Tuesday, April 19, 2011

Let the RA do it!

Learning has a visceral aspect—a touch and feel and hear and smell component. I’ve always known this at some level, but conscious knowledge of it dawned when I was already a man. I joined Midwest Research Institute as an analyst. The Econ Division employed analysts, the midlevel, and research assistants, the next level down. The idea here was division of labor: RAs did the repetitious, boring tasks, analysts the more demanding. But something in my innards resisted this division. I was always getting down, into details, doing my own literature searches, crunching my own numbers, plotting my own graphs. Something odd always happened in this process, and I became aware of that. I absorbed more information; my sense of mastery over the material grew; my confidence increased. I never trembled meeting with clients—as other analysts frequently did. I knew where all the bones were buried and the reason why.

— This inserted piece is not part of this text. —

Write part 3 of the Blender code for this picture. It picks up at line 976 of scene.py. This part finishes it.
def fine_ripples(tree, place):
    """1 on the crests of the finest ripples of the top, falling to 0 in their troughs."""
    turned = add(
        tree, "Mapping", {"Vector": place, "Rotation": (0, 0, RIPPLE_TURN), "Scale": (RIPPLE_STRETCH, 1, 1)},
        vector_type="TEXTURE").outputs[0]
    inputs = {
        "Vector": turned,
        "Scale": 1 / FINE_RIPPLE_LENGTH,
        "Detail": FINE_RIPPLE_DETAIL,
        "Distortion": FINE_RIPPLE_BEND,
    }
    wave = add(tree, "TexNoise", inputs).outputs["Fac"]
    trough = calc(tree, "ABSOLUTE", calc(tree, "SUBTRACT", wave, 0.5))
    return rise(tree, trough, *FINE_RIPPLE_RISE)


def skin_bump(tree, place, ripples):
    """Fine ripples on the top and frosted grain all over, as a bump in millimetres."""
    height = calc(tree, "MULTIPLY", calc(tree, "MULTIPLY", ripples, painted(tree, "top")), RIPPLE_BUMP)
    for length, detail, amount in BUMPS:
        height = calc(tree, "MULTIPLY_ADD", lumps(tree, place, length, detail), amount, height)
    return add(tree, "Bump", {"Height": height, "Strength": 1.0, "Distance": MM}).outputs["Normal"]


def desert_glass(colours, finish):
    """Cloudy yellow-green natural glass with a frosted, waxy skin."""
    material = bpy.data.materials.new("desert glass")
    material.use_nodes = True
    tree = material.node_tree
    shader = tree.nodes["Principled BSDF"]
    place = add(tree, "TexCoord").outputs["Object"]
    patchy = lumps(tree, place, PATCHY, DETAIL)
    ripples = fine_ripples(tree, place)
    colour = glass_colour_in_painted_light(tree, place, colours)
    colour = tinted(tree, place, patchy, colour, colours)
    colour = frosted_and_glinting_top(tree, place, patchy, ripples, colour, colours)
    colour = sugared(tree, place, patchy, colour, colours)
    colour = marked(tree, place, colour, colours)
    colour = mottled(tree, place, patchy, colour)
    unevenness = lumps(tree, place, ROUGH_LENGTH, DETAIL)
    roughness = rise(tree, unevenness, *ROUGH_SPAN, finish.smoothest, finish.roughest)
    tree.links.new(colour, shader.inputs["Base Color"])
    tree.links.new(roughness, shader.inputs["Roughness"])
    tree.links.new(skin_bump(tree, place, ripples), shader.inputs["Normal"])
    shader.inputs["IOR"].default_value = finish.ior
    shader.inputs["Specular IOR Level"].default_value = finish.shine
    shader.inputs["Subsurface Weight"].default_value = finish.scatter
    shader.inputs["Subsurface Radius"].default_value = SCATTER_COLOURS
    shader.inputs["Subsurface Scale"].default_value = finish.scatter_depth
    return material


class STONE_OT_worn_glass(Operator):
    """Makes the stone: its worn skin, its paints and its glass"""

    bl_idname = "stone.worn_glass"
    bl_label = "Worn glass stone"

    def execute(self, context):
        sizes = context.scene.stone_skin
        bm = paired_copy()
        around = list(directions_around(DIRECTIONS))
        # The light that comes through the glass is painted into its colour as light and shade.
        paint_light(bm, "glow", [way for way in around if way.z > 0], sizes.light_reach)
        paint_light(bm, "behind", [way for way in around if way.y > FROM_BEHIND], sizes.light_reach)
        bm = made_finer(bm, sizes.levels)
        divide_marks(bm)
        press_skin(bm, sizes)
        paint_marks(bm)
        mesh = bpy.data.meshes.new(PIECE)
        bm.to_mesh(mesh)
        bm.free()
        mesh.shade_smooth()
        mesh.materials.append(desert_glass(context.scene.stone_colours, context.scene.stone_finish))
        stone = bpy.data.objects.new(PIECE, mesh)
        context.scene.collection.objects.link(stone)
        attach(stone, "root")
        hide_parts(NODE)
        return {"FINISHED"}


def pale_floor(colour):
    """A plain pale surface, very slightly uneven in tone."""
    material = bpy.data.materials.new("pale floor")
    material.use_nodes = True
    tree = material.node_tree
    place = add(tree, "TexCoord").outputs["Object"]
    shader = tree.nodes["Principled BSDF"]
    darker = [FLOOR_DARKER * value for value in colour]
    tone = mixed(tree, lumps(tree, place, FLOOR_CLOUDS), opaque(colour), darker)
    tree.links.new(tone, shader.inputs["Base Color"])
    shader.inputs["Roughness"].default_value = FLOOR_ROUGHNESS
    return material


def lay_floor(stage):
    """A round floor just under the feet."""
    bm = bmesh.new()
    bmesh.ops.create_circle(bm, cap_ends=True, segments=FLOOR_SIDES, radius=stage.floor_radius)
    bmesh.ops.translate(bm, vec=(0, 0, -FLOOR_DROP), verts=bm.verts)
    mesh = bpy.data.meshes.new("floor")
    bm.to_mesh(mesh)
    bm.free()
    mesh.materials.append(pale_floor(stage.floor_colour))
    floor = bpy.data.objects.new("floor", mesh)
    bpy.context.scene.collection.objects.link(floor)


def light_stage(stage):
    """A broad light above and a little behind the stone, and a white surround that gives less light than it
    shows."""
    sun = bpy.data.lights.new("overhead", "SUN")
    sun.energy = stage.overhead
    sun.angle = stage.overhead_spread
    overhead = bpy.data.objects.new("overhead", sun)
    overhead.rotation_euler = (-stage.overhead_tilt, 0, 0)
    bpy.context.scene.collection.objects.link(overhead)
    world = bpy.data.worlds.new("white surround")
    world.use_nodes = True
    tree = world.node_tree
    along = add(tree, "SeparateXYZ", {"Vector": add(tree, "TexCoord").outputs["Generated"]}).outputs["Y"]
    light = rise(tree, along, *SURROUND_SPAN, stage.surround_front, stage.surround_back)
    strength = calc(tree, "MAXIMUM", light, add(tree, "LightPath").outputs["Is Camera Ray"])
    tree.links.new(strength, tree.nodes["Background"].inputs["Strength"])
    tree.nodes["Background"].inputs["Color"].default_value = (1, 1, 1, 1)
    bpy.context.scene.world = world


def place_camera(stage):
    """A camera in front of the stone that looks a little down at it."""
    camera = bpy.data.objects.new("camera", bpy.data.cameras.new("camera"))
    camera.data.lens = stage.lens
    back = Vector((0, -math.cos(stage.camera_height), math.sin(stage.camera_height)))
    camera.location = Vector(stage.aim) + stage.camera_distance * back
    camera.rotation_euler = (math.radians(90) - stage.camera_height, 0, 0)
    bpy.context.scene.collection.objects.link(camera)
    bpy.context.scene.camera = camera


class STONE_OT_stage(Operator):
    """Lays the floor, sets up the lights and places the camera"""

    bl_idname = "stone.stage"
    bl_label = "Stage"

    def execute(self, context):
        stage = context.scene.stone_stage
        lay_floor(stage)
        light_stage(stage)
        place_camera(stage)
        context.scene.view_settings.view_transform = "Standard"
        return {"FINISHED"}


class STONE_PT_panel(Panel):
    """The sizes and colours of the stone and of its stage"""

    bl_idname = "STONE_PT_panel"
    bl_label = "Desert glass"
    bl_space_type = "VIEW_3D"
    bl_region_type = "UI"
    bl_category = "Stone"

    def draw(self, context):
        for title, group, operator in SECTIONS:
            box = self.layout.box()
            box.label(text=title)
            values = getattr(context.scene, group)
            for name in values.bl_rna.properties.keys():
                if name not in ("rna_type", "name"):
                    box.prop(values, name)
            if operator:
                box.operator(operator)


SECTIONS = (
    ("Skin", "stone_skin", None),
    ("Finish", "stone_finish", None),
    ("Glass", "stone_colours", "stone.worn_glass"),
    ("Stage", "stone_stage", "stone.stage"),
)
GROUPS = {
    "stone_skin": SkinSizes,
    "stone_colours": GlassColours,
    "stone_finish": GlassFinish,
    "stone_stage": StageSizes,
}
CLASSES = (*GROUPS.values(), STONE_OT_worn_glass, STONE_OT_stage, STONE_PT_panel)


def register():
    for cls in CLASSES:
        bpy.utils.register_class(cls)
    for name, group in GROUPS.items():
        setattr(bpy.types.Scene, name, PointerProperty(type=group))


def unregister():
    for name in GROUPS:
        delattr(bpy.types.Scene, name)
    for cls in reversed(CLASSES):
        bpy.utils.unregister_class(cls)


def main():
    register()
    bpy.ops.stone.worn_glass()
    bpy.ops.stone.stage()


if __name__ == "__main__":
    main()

For this reason, at staff meetings, under pressure of deadlines, I often heard myself admonished: “Don’t do that stuff yourself. Let the RA do it.” I found it easier to take a job and simply let the RA do it all herself, start to finish—not least customer contact. In those days RAs were typically women with liberal arts backgrounds. One of these ladies rapidly developed as a consequence of such assignments and soon became an analyst. Yes. A little help with the final report—but then I was still helping with those years later when I’d become at division director at MRI. In my group we assisted other such rapid promotions, and the RA position more or less faded away.

Hands on, direct contact. Drudgery educates. It produces a real democracy of work. In a way it’s costly, but the societal benefits are great. Vice presidents of sales and marketing appointed solely on the basis of a Harvard MBA?—who’d never made a single sales call ever on a real customer? I encountered such and analogous cases. Such things breed phony aristocracies and support phony class structures. A good rule is to do it yourself; don’t let the RA do it. At least until you really know something.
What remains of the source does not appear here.